I got hung up on the first letters of the categories which anagram to D-PLUS (dwarfs, planets, lakes, universities, sins). And I thought it was too coincidental that the clue for 20-across was so similar to the puzzle title (overlap of “more”) and the answer to 20-Across was PLUS, which was so similar to my anagram. It seemed to indicate to me that I should start with the second letter of those words (i.e., “a step” over from the first letter).
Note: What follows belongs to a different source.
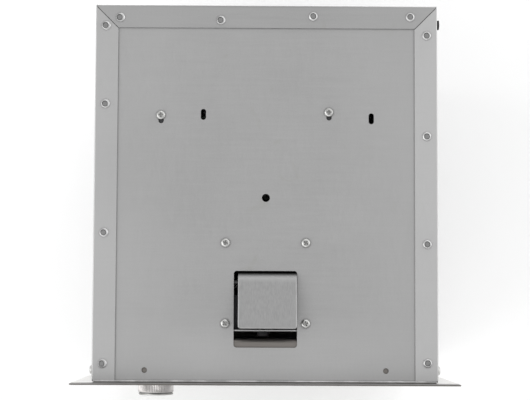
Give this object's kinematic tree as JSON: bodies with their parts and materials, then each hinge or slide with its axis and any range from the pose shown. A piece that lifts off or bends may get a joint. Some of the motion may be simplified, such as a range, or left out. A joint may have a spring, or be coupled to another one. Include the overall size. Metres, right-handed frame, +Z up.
{
  "type": "atm machine",
  "caption": "Compact through-the-wall cash machine: a riveted sheet steel cabinet behind a wide thin fascia, with a knurled dial, keypad, card reader, note outlet and a rear note cassette.",
  "frame": {"origin": "centre of the four anchor holes, in the underside of the base plate", "axes": "+Z up; the customer stands on the -Y side, facing +Y; +X is to the customer's right"},
  "size_m": [0.334, 0.364, 0.46],
  "materials": {
    "zinc_sheet": "zinc-plated sheet steel, satin, faintly mottled",
    "stainless_fascia": "stainless sheet, brushed upright",
    "rivet_aluminium": "bright blind rivets",
    "zinc_fastener": "bright zinc-plated steel",
    "black_screw": "blackened steel",
    "stainless_tongue": "satin spring plate with bright cut edges",
    "spring_steel": "drawn spring wire",
    "steel_bar": "ground steel bar",
    "circuit_board": "solder-masked board",
    "supply_case": "plain aluminium case",
    "screen_glass": "flat toughened glass",
    "display_case": "dark pressed steel",
    "cast_keypad": "cast and powder coated",
    "key_metal": "bead-blasted metal keys",
    "encoder_case": "black moulding",
    "knurled_aluminium": "knurled and turned, clear anodised",
    "black_moulding": "fine-textured black moulding",
    "reader_case": "plated case",
    "shutter_steel": "brushed plate",
    "roller_rubber": "grooved black rubber",
    "gear_plastic": "natural moulded gear",
    "motor_steel": "plated motor can",
    "pinion_brass": "cut brass",
    "cassette_plastic": "dark grey textured moulding",
    "pusher_plastic": "grey moulding",
    "paper": "white thermal paper",
    "lock_chrome": "chromed lock"
  },
  "bodies": {
    "root": {"left_side_panel": "zinc_sheet", "right_side_panel": "zinc_sheet", "back_panel": "zinc_sheet", "top_panel": "zinc_sheet", "base_plate": "zinc_sheet", "latch_bracket": "zinc_sheet", "board_bracket": "zinc_sheet", "shelf": "zinc_sheet", "dispenser_frame": "zinc_sheet", "printer_frame": "zinc_sheet", "door_hinge_leaves": "zinc_sheet", "fascia_plate": "stainless_fascia", "blind_rivets": "rivet_aluminium", "cabinet_screws": "zinc_fastener", "latch_pin": "zinc_fastener", "black_screws": "black_screw", "control_board": "circuit_board", "power_supply": "supply_case", "display_glass": "screen_glass", "display_module": "display_case", "keypad_housing": "cast_keypad", "encoder_body": "encoder_case", "card_reader_bezel": "black_moulding", "cash_bezel": "black_moulding", "receipt_bezel": "black_moulding", "fan_frame": "black_moulding", "mains_inlet": "black_moulding", "speaker": "black_moulding", "card_reader_body": "reader_case", "drive_motor": "motor_steel"},
    "latch_tongue": {"latch_tongue": "stainless_tongue", "latch_spring": "spring_steel"},
    "encoder_plunger": {"encoder_plunger": "encoder_case"},
    "selector_dial": {"selector_shaft": "steel_bar", "selector_knob": "knurled_aluminium"},
    "cash_shutter": {"cash_shutter": "shutter_steel"},
    "service_door": {"service_door": "zinc_sheet"},
    "door_lock": {"door_lock": "lock_chrome"},
    "cassette": {"cassette_body": "cassette_plastic"},
    "cassette_handle": {"cassette_handle": "steel_bar"},
    "note_pusher": {"note_pusher": "pusher_plastic"},
    "feed_shaft": {"feed_shaft": "steel_bar", "feed_rollers": "roller_rubber", "feed_gear": "gear_plastic"},
    "motor_pinion": {"motor_pinion": "pinion_brass"},
    "platen_roller": {"platen_roller": "roller_rubber"},
    "paper_roll": {"paper_roll": "paper"},
    "fan_rotor": {"fan_rotor": "black_moulding"},
    "key_1": {"key_1": "key_metal"},
    "key_2": {"key_2": "key_metal"},
    "key_3": {"key_3": "key_metal"},
    "key_4": {"key_4": "key_metal"},
    "key_5": {"key_5": "key_metal"},
    "key_6": {"key_6": "key_metal"},
    "key_7": {"key_7": "key_metal"},
    "key_8": {"key_8": "key_metal"},
    "key_9": {"key_9": "key_metal"},
    "key_cancel": {"key_cancel": "key_metal"},
    "key_0": {"key_0": "key_metal"},
    "key_enter": {"key_enter": "key_metal"}
  },
  "joints": [
    {"name": "key_1_press", "type": "slide", "parent": "root", "child": "key_1", "axis": [0, 1, 0], "range_m": [0, 0.0015], "stiffness_N_per_m": 400, "springref_m": -0.0008},
    {"name": "key_2_press", "type": "slide", "parent": "root", "child": "key_2", "axis": [0, 1, 0], "range_m": [0, 0.0015], "stiffness_N_per_m": 400, "springref_m": -0.0008},
    {"name": "key_3_press", "type": "slide", "parent": "root", "child": "key_3", "axis": [0, 1, 0], "range_m": [0, 0.0015], "stiffness_N_per_m": 400, "springref_m": -0.0008},
    {"name": "key_4_press", "type": "slide", "parent": "root", "child": "key_4", "axis": [0, 1, 0], "range_m": [0, 0.0015], "stiffness_N_per_m": 400, "springref_m": -0.0008},
    {"name": "key_5_press", "type": "slide", "parent": "root", "child": "key_5", "axis": [0, 1, 0], "range_m": [0, 0.0015], "stiffness_N_per_m": 400, "springref_m": -0.0008},
    {"name": "key_6_press", "type": "slide", "parent": "root", "child": "key_6", "axis": [0, 1, 0], "range_m": [0, 0.0015], "stiffness_N_per_m": 400, "springref_m": -0.0008},
    {"name": "key_7_press", "type": "slide", "parent": "root", "child": "key_7", "axis": [0, 1, 0], "range_m": [0, 0.0015], "stiffness_N_per_m": 400, "springref_m": -0.0008},
    {"name": "key_8_press", "type": "slide", "parent": "root", "child": "key_8", "axis": [0, 1, 0], "range_m": [0, 0.0015], "stiffness_N_per_m": 400, "springref_m": -0.0008},
    {"name": "key_9_press", "type": "slide", "parent": "root", "child": "key_9", "axis": [0, 1, 0], "range_m": [0, 0.0015], "stiffness_N_per_m": 400, "springref_m": -0.0008},
    {"name": "key_cancel_press", "type": "slide", "parent": "root", "child": "key_cancel", "axis": [0, 1, 0], "range_m": [0, 0.0015], "stiffness_N_per_m": 400, "springref_m": -0.0008},
    {"name": "key_0_press", "type": "slide", "parent": "root", "child": "key_0", "axis": [0, 1, 0], "range_m": [0, 0.0015], "stiffness_N_per_m": 400, "springref_m": -0.0008},
    {"name": "key_enter_press", "type": "slide", "parent": "root", "child": "key_enter", "axis": [0, 1, 0], "range_m": [0, 0.0015], "stiffness_N_per_m": 400, "springref_m": -0.0008},
    {"name": "dial_press", "type": "slide", "parent": "root", "child": "encoder_plunger", "axis": [0, 1, 0], "range_m": [0, 0.0005], "stiffness_N_per_m": 2000, "springref_m": -0.001},
    {"name": "dial_turn", "type": "hinge", "parent": "encoder_plunger", "child": "selector_dial", "pos_m": [-0.1085, -0.1662, 0.2], "axis": [0, 1, 0], "continuous": true},
    {"name": "shutter_slide", "type": "slide", "parent": "root", "child": "cash_shutter", "axis": [0, 0, 1], "range_m": [0, 0.028]},
    {"name": "tongue_hinge", "type": "hinge", "parent": "root", "child": "latch_tongue", "pos_m": [0, -0.0775, 0.409], "axis": [1, 0, 0], "range_deg": [0, 15], "stiffness_Nm_per_rad": 0.6, "springref_deg": -14.32},
    {"name": "door_hinge", "type": "hinge", "parent": "root", "child": "service_door", "pos_m": [-0.1375, 0.17, 0.229], "axis": [0, 0, 1], "range_deg": [0, 110]},
    {"name": "lock_turn", "type": "hinge", "parent": "service_door", "child": "door_lock", "pos_m": [0.112, 0.165, 0.229], "axis": [0, 1, 0], "range_deg": [0, 90]},
    {"name": "cassette_slide", "type": "slide", "parent": "root", "child": "cassette", "axis": [0, 1, 0], "range_m": [0, 0.22]},
    {"name": "handle_swing", "type": "hinge", "parent": "cassette", "child": "cassette_handle", "pos_m": [-0.05, 0.1724, 0.072], "axis": [1, 0, 0], "range_deg": [0, 100]},
    {"name": "pusher_slide", "type": "slide", "parent": "cassette", "child": "note_pusher", "axis": [0, 1, 0], "range_m": [0, 0.18], "stiffness_N_per_m": 20, "springref_m": -0.1},
    {"name": "feed_turn", "type": "hinge", "parent": "root", "child": "feed_shaft", "pos_m": [-0.05, -0.077, 0.088], "axis": [1, 0, 0], "continuous": true},
    {"name": "pinion_turn", "type": "hinge", "parent": "root", "child": "motor_pinion", "pos_m": [0.05, -0.09503, 0.06997], "axis": [1, 0, 0], "continuous": true},
    {"name": "paper_turn", "type": "hinge", "parent": "root", "child": "paper_roll", "pos_m": [0.1, -0.103, 0.1], "axis": [1, 0, 0], "continuous": true},
    {"name": "platen_turn", "type": "hinge", "parent": "root", "child": "platen_roller", "pos_m": [0.1, -0.145, 0.113], "axis": [1, 0, 0], "continuous": true},
    {"name": "fan_turn", "type": "hinge", "parent": "root", "child": "fan_rotor", "pos_m": [0.1, 0.15, 0.056], "axis": [0, 1, 0], "continuous": true}
  ],
  "couplings": [
    {"joint": "pinion_turn", "follows": "feed_turn", "ratio": -2.9231},
    {"joint": "platen_turn", "follows": "paper_turn", "ratio": -4.7273}
  ]
}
The second letter of those categories anagrams to “in-law.” Obviously that is hyphenated, which made me hesitate for a long while, but i was running out of time and it seemed to fit the “part of a set” criteria enough so I went with it. Congrats to all who got the right answer to this tough one.